8.3 Debriefing/Evaluation

  • How can we ensure that sufficient time is allowed and appropriate methods are used to help participants cool down and step out of their simulated roles?

  • How can we address ethics and manipulation as topics for reflection during game debriefings?

  • How can we create awareness of (un)ethical and manipulative methods and questions used in game debriefings or evaluations (this is often also culture-specific)?

  • How can a learning environment founded on dialogue and creative “conflict” of exchanging arguments and ideas and giving feedback be established in a constructive way?

  • How can overgeneralization be minimized and support be provided to allow participants to discuss the differences between games and reality?

  • How can debriefing be held in such a way that encourages all participants to reflect on the game as a hypothesis or model of a socially constructed reality and remain open to reframing and sharing interpretations collectively from a variety of multi-perspectives?

  • How can we open the “black box” and rigorously reflect on the underlying assumptions and interests of the designers and sponsors of simulation game models?

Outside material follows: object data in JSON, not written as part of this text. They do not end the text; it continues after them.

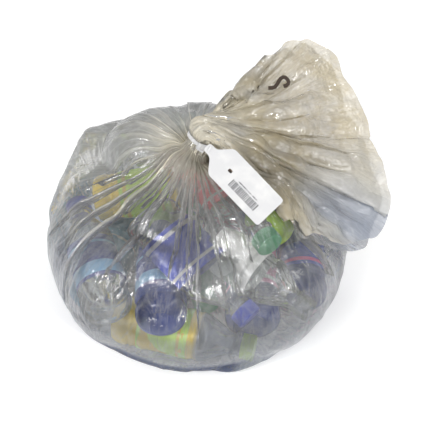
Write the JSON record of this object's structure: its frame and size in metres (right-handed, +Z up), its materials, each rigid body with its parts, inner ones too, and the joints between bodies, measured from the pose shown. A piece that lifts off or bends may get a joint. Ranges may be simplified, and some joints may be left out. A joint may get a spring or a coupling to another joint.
{
  "type": "tied clear sack of empty plastic bottles",
  "caption": "Clear polythene refuse sack, gathered and closed at the neck with a white loop tag, its loose top flared to one side, filled with empty plastic drinks bottles.",
  "frame": {"origin": "on the ground under the middle of the filled body, at the resting face", "axes": "+Z up from the ground; +X towards the side that the loose top flops over to; -Y towards the side with the tag"},
  "size_m": [0.3928, 0.3332, 0.2432],
  "materials": {
    "film": "clear polythene with a milky haze",
    "tag": "white moulded plastic, satin",
    "scrap": "dark brown, dull",
    "bottle_lemon": "see-through blown plastic",
    "label_lime": "plain printed sleeve, satin",
    "cap_lime": "moulded screw cap",
    "bottle_navy": "see-through blown plastic",
    "label_pink": "plain printed sleeve, satin",
    "cap_white": "moulded screw cap",
    "label_blue": "plain printed sleeve, satin",
    "cap_teal": "moulded screw cap",
    "bottle_sky": "see-through blown plastic",
    "label_sky": "plain printed sleeve, satin",
    "bottle_green": "see-through blown plastic",
    "label_white": "plain printed sleeve, satin",
    "cap_green": "moulded screw cap",
    "bottle_clear": "see-through blown plastic",
    "label_teal": "plain printed sleeve, satin",
    "label_navy": "plain printed sleeve, satin",
    "cap_blue": "moulded screw cap",
    "bottle_lime": "see-through blown plastic",
    "cap_red": "moulded screw cap",
    "cap_cream": "moulded screw cap",
    "label_red": "plain printed sleeve, satin"
  },
  "bodies": {
    "root": {"bag_film": "film", "tie_tag": "tag", "brown_scrap": "scrap", "front_lemon_body": "bottle_lemon", "front_lemon_label": "label_lime", "front_lemon_cap": "cap_lime", "floor_navy_body": "bottle_navy", "floor_navy_label": "label_pink", "floor_navy_cap": "cap_white", "right_navy_body": "bottle_navy", "right_navy_label": "label_blue", "right_navy_cap": "cap_teal", "left_sky_body": "bottle_sky", "left_sky_label": "label_sky", "left_sky_cap": "cap_white", "floor_green_body": "bottle_green", "floor_green_label": "label_white", "floor_green_cap": "cap_green", "back_clear_body": "bottle_clear", "back_clear_label": "label_teal", "back_clear_cap": "cap_white", "left_clear_body": "bottle_clear", "left_clear_label": "label_navy", "left_clear_cap": "cap_blue", "front_navy_body": "bottle_navy", "front_navy_label": "label_navy", "front_navy_cap": "cap_lime", "front_open_body": "bottle_clear", "front_open_label": "label_white", "right_lime_body": "bottle_lime", "right_lime_label": "label_lime", "right_lime_cap": "cap_red", "left_lemon_body": "bottle_lemon", "left_lemon_label": "label_lime", "left_lemon_cap": "cap_lime", "back_cream_body": "bottle_clear", "back_cream_label": "label_teal", "back_cream_cap": "cap_cream", "middle_red_body": "bottle_clear", "middle_red_label": "label_red", "middle_red_cap": "cap_green", "middle_blue_body": "bottle_clear", "middle_blue_label": "label_blue", "middle_blue_cap": "cap_blue"}
  },
  "joints": []
}
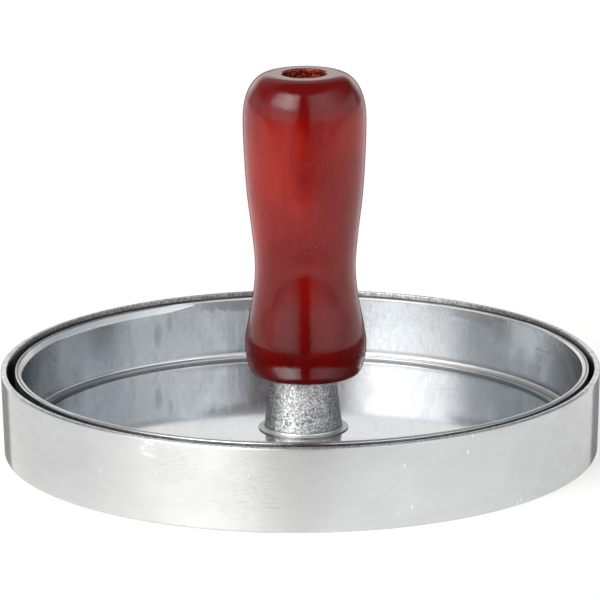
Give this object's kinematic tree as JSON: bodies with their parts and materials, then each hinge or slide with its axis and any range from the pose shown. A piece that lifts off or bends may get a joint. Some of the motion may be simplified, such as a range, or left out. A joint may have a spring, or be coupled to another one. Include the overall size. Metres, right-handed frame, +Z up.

  • How can we stimulate participants to reflect on the interconnections between simulated system elements and gaming elements?

  • How can we mine impulses from gameplay, participants, and learning environments for fruitful in-between debriefing and formative evaluation during gameplay to enable participants to co-design and customize their own learning processes?

  • How can we ensure that feedback offered between gameplay rounds and debriefings pertains to the role and the performance of that role and not the person themselves?